2 government agency heads face a subcommittee of senators in a hearing. Everyone in the room is a man. (I know women sadly only make up 20% of congress, but you couldn’t make room for one lady in there?)
This happens over and over again, to the point where nearly every scene without our 1 woman is a scene made up completely of men. And when she’s there, she is the only woman in the room time after time. And yes, she’s kickass and mysterious, but she feels an awful lot like token eye candy when every single other person is a dude.
The second (and only other) woman with decent lines should matter, but unfortunately she remains unnamed “Record Shop Girl.” This is part of the deal with action movies, of course. There are many, many unnamed characters with parts like “Lead Biker” and “Drone Technician #1.” But there are only 7 women among these hordes, and it gets to the point that it starts to feel like a very strong and unrecognized bias or a conscious choice. I lean towards the latter, especially since every lady in this movie is pretty darn gorgeous, even the one woman who’s supposed to be an older character, the wife of a head of state, is ridiculously gorgeous.

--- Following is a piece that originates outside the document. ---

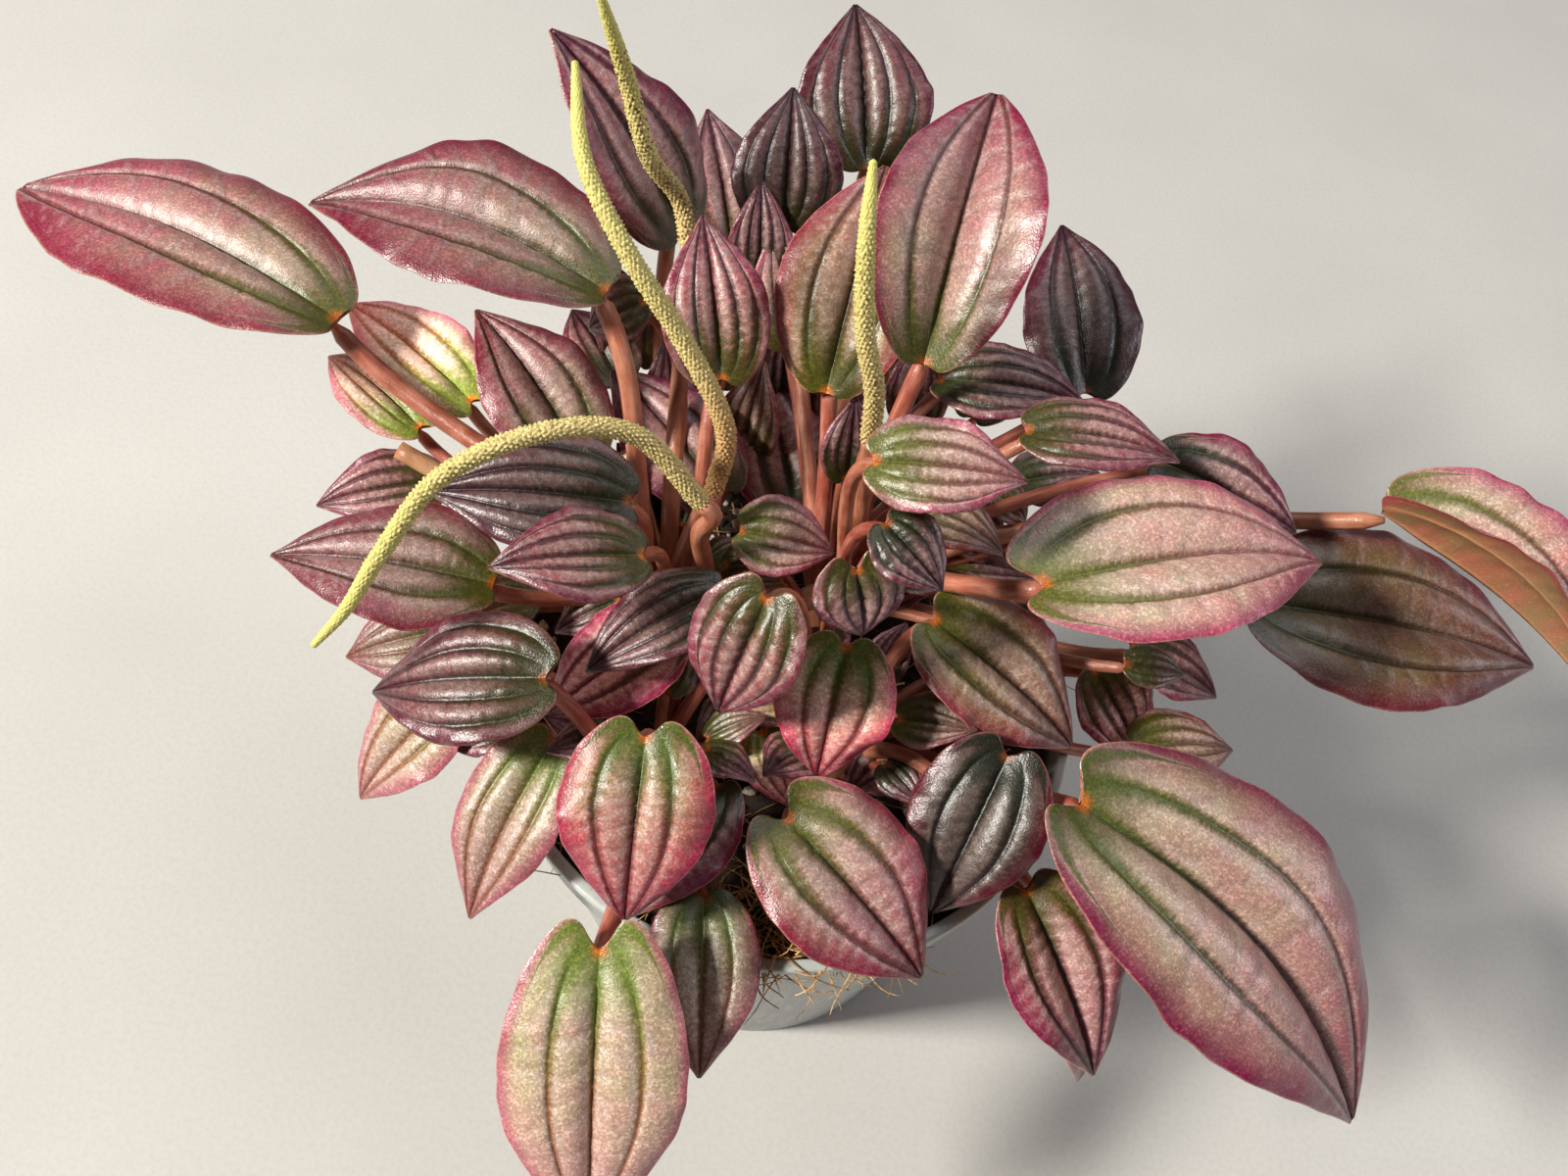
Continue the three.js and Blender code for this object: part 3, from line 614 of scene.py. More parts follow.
# Each skin: a strip near the foot, a strip near the tip, the rim, the veins at the foot and
# near the tip, and how much wax lies on it.
SKINS = {
    "rose": ("a08c78", "a0606a", "7a2c3e", "4e5020", "4a2c22", 0.12),
    "plum": ("8c5e5c", "92525e", "621c38", "3e3c1a", "381a20", 0.27),
    "sheen": ("a6947c", "a67276", "76203e", "4e5224", "4c3028", 0.4),
    "gloss": ("a2937a", "9a6a6c", "66143a", "424a1c", "3a2a24", 0.7),
    "shade": ("56523c", "5c3a38", "84283e", "20280c", "261614", 0.2),
    "dusk": ("8c5c50", "9a4c58", "722840", "40401a", "3a2020", 0.22),
    "dark": ("604438", "782f42", "702640", "262c0e", "241216", 0.33),
    "moss": ("8a7e56", "8c6050", "783442", "44461a", "443020", 0.3),
    "pale": ("acaa84", "be9a90", "a86070", "68743a", "80563f", 0.15),
    "silver": ("b0a48c", "c08e88", "984460", "565a2a", "603e38", 0.25),
    "pink": ("b09874", "c06c70", "94344e", "4e5a26", "5c2c2c", 0.12),
}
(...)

It seems pretty clear that you’re not looking to put any women in your movie, and when you throw a handful of them in there, they’re mostly just to look at. When it comes to your other needs? Dudes.
Security guards? Dudes.
Lab techs? Dudes.
Airplane pilots? Dudes.
Power plant employees? Dudes.
Police officers? Dudes.
People behind a desk? Dudes.
People here to kill you? Dudes.
Your boss? Dude.
Your nemesis? Dude.
The movie was fun, quite jaunty and light considering how much chasing and fighting there was. But once I started counting, it was rather depressing. Which is why I don’t make this a regular habit.
Many people criticize the Bechdel test, including me. (For a movie to pass the Bechdel test, two female characters must appear, speak to each other, and have that conversation be about something besides a man.) But it remains necessary when so many movies don’t even seem to acknowledge that women make up half of the world.

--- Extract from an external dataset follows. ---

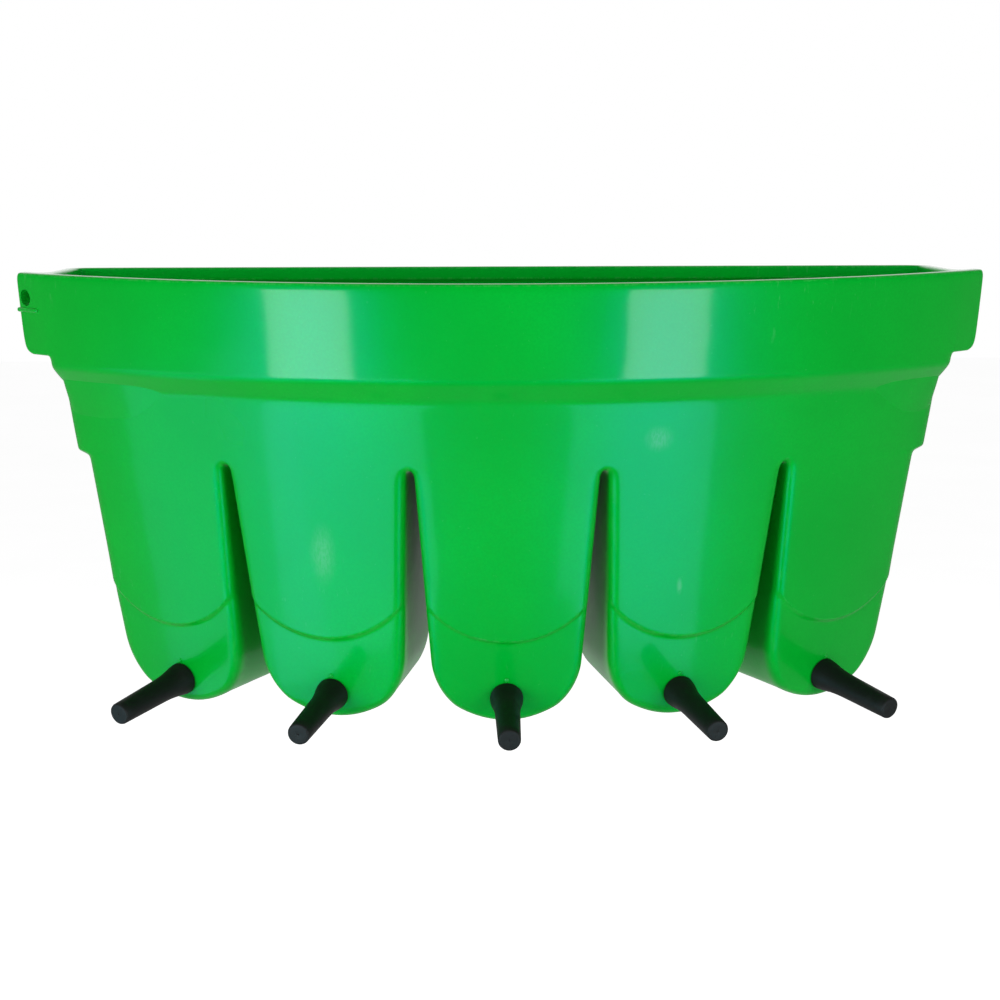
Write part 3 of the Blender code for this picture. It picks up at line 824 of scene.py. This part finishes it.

To be honest, I got in this frame of mind in the first place not because of this movie but because of the previews. They were VERY heavy on dudes, including several period pieces and some true stories. And the thing about period pieces is that they are almost always about white dudes, since it was white dudes who had all the power for most of history and we still tend to fall into the pattern of assuming that these are the stories that matter. Those stories just get boring, honestly. I didn’t get excited by any of these previews. Tom Hanks is a white dude who saves the world. Leonardo DiCaprio is a white dude who is in the wilderness. Michael Fassbender does a Steve Jobs impersonation that looks decent but still doesn’t make me want to spend 2 hours watching a movie about a guy who seems to have been a raging asshole. Daniel Craig is James Bond and there’s a whole bunch of dudes, with the occasional cut to a hot chick. (I liked the one for Black Mass, which was of course filled with white dudes, and sadly it appears that Benedict Cumberbatch will join the long line of actors doing terrible–no, seriously terribly terrible like it may be up there as one of the worst–Boston accents in movies.)
The trailers were sending me a clear message that this was a dude movie, which is why I thought to undertake counting the women in the first place. But as I said earlier, I honestly thought it would turn out okay. It’s not a period piece. It’s not a movie where gender plays any real role. (Although I did wonder how long it will take for us to have a gay action movie hero who doesn’t get involved with the mysterious hot chick, but the mysterious hot dude. I would totally go for that even if it means more dudes!)
It looks like nothing has changed at all during my years away from the movies. And honestly? That doesn’t get me super excited about going back.